Dies entspricht dem, was ich in meiner schriftlichen Stellungnahme zum Sachverständigengespräch im Unterausschuss Neue Medien des Deutschen Bundestages vom 25.10.2010 bereits dargestellt hatte. Die jetzige Studie belegt im Nachhinein, dass der Gesetzgeber bei Erlass des Zugangserschwerungsgesetzes von falschen Annahmen ausgegangen ist und, dass Netzsperren in diesem Bereich bereits deshalb kein probates Mittel darstellen, weil sie nicht bei den Hauptverbreitungswegen ansetzen.

posted by Stadler at 12:27  

3 Comments

  1. Grundsätzlich ist Ihren Ausführungen zuzustimmen.

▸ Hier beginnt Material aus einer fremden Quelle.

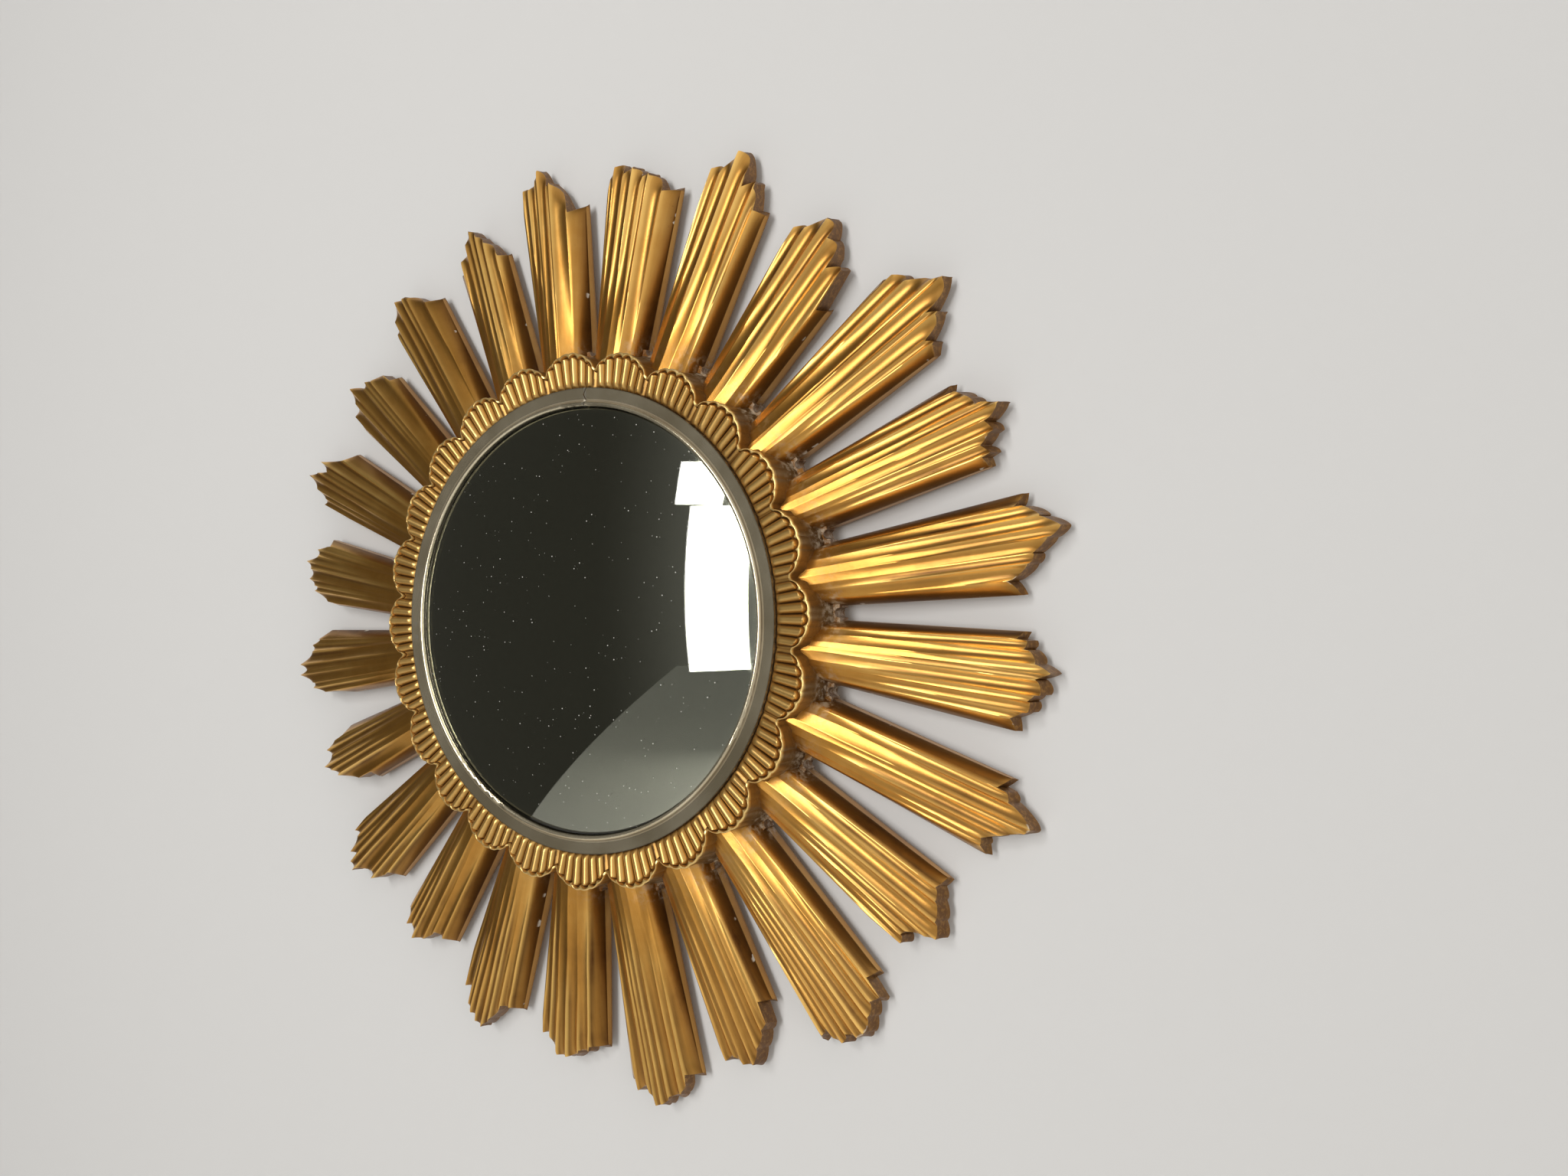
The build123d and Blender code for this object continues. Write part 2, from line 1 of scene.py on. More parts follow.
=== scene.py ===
# %% [markdown]
# # A sunburst mirror, dressed round its measured frame
# The mirror is a convex glass in a thin brass-toned ring, held by a gilded casting: a collar of
# scalloped shells and 24 fluted rays. The measured model gives every place and size, so each piece
# made here is drawn with the same numbers and only adds what a plain solid can't show: the soft
# flutes, the brown patina and the rubbed edges.

# %% Load the measured frame
from math import asin, cos, pi, radians, sin, sqrt

import bmesh
import bpy
import numpy as np
from mathutils import Euler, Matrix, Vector


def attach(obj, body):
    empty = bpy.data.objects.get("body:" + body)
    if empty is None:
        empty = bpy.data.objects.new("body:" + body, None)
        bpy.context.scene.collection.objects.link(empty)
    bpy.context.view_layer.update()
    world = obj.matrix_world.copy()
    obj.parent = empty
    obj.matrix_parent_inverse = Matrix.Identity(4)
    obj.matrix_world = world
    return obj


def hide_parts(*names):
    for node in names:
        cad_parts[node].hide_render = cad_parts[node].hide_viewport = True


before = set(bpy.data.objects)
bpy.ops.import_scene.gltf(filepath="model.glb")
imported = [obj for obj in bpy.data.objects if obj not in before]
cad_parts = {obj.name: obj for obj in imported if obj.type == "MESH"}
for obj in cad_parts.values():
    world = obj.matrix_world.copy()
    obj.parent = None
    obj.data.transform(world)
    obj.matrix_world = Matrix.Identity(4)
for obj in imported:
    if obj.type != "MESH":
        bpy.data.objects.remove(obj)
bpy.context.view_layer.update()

MM = 0.001

# %% [markdown]
# ## Camera and studio
# The photograph was taken from the right of the mirror, close by, with a wide lens, so the rays on
# the right look longer. The camera stands where the ring's outline in the photograph says it stood.

# %% Camera
camera_data = bpy.data.cameras.new("camera")
camera_data.lens = 26.03
camera = bpy.data.objects.new("camera", camera_data)
camera.location = (0.4715, -0.5918, -0.0026)
camera.rotation_euler = Euler([radians(a) for a in (91.551, 1.541, 30.086)])
bpy.context.scene.collection.objects.link(camera)
bpy.context.scene.camera = camera
bpy.context.scene.view_settings.view_transform = "Standard"

# %% [markdown]
# A finish is a small network of shader nodes. Two classes keep it readable: `Wire` holds one
# output and turns Python's operators into Math nodes, and `Finish` adds any other node by one
# method, so a mask reads like the sum that it is.


# %% Finishes as Python expressions
class Wire:
    """One output of a shader network. Maths on it adds Math nodes."""

    def __init__(self, finish, socket):
        self.finish = finish
        self.socket = socket

    def maths(self, operation, *others):
        return self.finish.node("Math", {"operation": operation}, dict(enumerate(others)))

    def __add__(self, other):
        return self.maths("ADD", self, other)

    def __sub__(self, other):
        return self.maths("SUBTRACT", self, other)

    def __rsub__(self, other):
        return self.maths("SUBTRACT", other, self)

    def __mul__(self, other):
        return self.maths("MULTIPLY", self, other)

    def __pow__(self, other):
        return self.maths("POWER", self, other)

    __radd__ = __add__
    __rmul__ = __mul__

    def size(self):
        return self.maths("ABSOLUTE", self)

    def root(self):
        return self.maths("SQRT", self)

    def over(self, low, high):
        """0 below `low`, 1 above `high`, and a soft step between; turned round when low > high."""
        settings = {"interpolation_type": "SMOOTHSTEP"}
        return self.finish.node("MapRange", settings, {0: self, 1: low, 2: high})


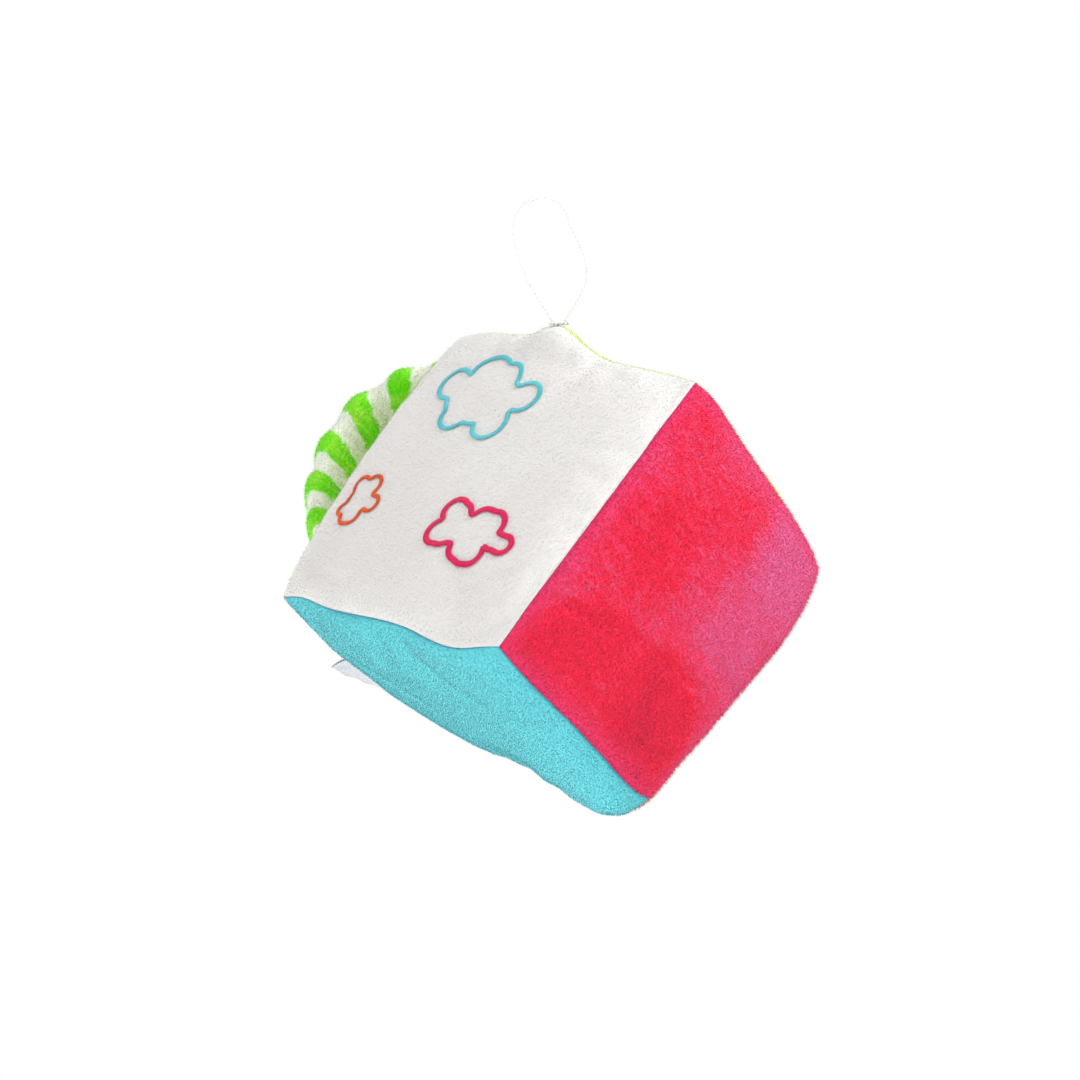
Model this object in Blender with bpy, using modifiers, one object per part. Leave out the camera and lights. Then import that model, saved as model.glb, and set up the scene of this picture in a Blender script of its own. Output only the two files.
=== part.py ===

Nicht besonders einleuchtend ist jedoch der letzte Satz „…weil sie nicht bei den Hauptverbreitungswegen ansetzen“. Darauf kann es ja nun nicht ankommen. Ein Gesetz ist nicht schon deshalb als ungeeignet zu klassifizieren, weil es nicht die Masse, sondern nur einen Teil der betreffenden kriminellen Szene zu regeln versucht. Solange es auch nur einige wenige Menschen gibt, die das Internet als Verbreitungsmedium für Kinderpornographie nutzen, ist der Schutzzweck des Zugangserschwerungsgesetzes durchaus legitim und auch fördernswert.

    Auch lässt sich die Geeignetheit einer Internetsperre nicht so einfach mit dem Argument abschmettern, eine bestimmte Anzahl technisch begabter Nutzer könnte diese umgehen. Gänzlich ungeeignet kann diese nur bezeichnet werden, wenn ein jeder die Internetsperre umgehen kann, und niemand davon abgehalten wird, das verbotene Material einzusehen. (hierzu auch argumentativ gut die betreffende Stellungnahme von Prof. Dirk Heckmann)

    Nettes Randwissen: Eine Studie belegt, dass nur rund 3% aller Nutzer, die von einer Internetsperre betroffen werden, überhaupt versuchen, diese zu umgehen.

    Quelle: Roberts, Hal / Zuckerman, Ethan / York, Jillian / Faris, Rober / Pal-frey, John: Circumvention Tool Usage Report, The Berkman Center for Internet & Society at Harvard University, 2010, abrufbar auch hier: http://www.google.de/url?sa=t&source=web&cd=1&ved=0CBkQFjAA&url=http%3A%2F%2Fcyber.law.harvard.edu%2Fsites%2Fcyber.law.harvard.edu%2Ffiles%2F2010_Circumvention_Tool_Usage_Report.pdf&ei=Ety_TavTEY_HsgaQwZ3DBQ&usg=AFQjCNEinotIQ4r9c-NFFjZ4K-GiNV1HJg

    Dies ändert freilich nichts an der Tatsache, dass das ZugErschwG eine rechtswidrige Konstruktion ist.

    Beste Grüße

    Comment by zeedl — 3.05, 2011 @ 12:43

  2. Es ist zu differenzieren zwischen legitimem Gesetzeszweck, der Geeignetheit der Maßnahme und der Verhältnismäßigkeit von Zweck und Mittel.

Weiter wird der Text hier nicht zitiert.